The play’s origins hark back to a 1965 script by Maguerite Duras which James has updated to the 21st century with all the grace of a one-legged chicken. We engage with this couple’s story in two guises: the first is as talking heads on separate overhead screens while the actors sit above the audience on a mezzanine; the second is in the round with the audience huddled often inches away from the actors.
Looking up at the huge screens soon becomes a literal pain in the neck, while the second part’s attempt to create an immersive atmosphere occasionally leads to one or both of the actors disappearing due to the dodgy sightlines. Evidence of the fiery embers of what was (and, perhaps, still is) their love for each other are obscured first by technology and then by having one or either party hidden from view.
The script itself is clunky and Barbara Bray’s English translation does this production no favours. As the grandson of Patrick Troughton, the second Doctor, the male lead may have been tempted to borrow his ancestor’s TARDIS, travel back to the 1960s, lock up Duras and rewrite this elliptical and existentialist text: while eminently watchable, both actors end up hostage to pretentious lines which owe more to the world-weariness of Sartre than the tragic romance of Shakespeare.
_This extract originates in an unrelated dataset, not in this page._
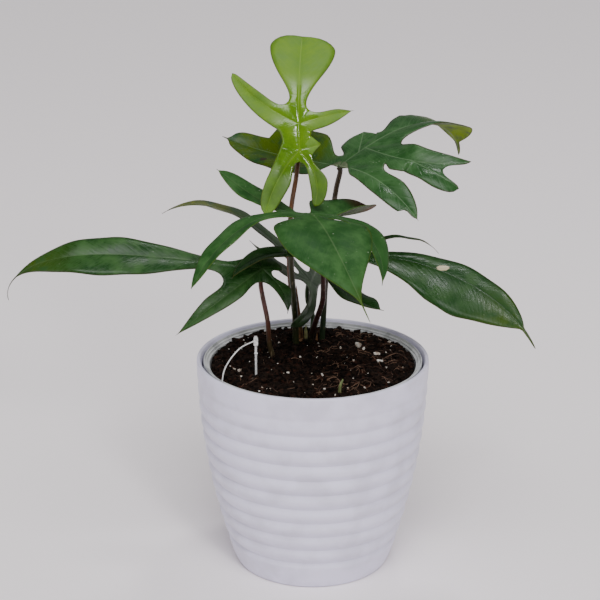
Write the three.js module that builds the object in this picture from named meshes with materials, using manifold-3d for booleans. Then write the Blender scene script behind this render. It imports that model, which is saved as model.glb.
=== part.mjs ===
// A young Florida Ghost philodendron in a ribbed cover pot, at rest on a table.
//
// Millimetres, +Z up. The origin is the centre of the cover pot's underside, and the viewer looks along +Y.
// Each leaf is a lobed blade on its own stalk. A blade is built from the midribs of its lobes: each midrib
// leaves the stalk's end, or another midrib, in the blade's own plane, and bends as it grows. The sheet
// between two midribs runs from where they part to the bay between their lobes.

import * as THREE from "three";
import { mergeVertices } from "three/addons/utils/BufferGeometryUtils.js";
import Module from "manifold-3d";

const wasm = await Module();
wasm.setup();

// Cover pot

const POT_RADIUS = 70;
const POT_HEIGHT = 131.5;
const POT_TAPER = 21.3;
const POT_TAPER_HEIGHT = 127.6;
const POT_WALL = 2.4;
const POT_FLOOR = 3;
const FOOT_RADIUS = 44.7;
const RIB_PITCH = 9.9;
const RIB_COUNT = 10;
const FIRST_RIB_DROP = 23.9;
const RIB_DEPTH = 0.8;
const POT_SIDES = 44;
const RIB_FADE = { first: 0.3, step: 0.35 };
const FOOT_EDGE = [[0, 0], [2.6, 1]];
const FOOT_EDGE_HEIGHT = 4.5;
const RIM_BAND = 6;
const RIM_ROUND = 1;
const INNER_CORNER = 3;
const INNER_STEP = 24;

// Nursery pot and soil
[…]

Important issues are explored throughout La Musica — what happens when love is not enough? does true love ever really die? what is “home” and how will we know if we find it? — but there is never the fluency or intensity seen in similar plays like Patrick Marber’s Closer. Much like the imploded marriage at its heart, this play is not lacking in ambition but ultimately does not possess a sufficient connection between the audience and the art.
La Musica continues at the Young Vic until 17 October. Tickets £10-£19.50. Londonist saw this show on a complimentary ticket.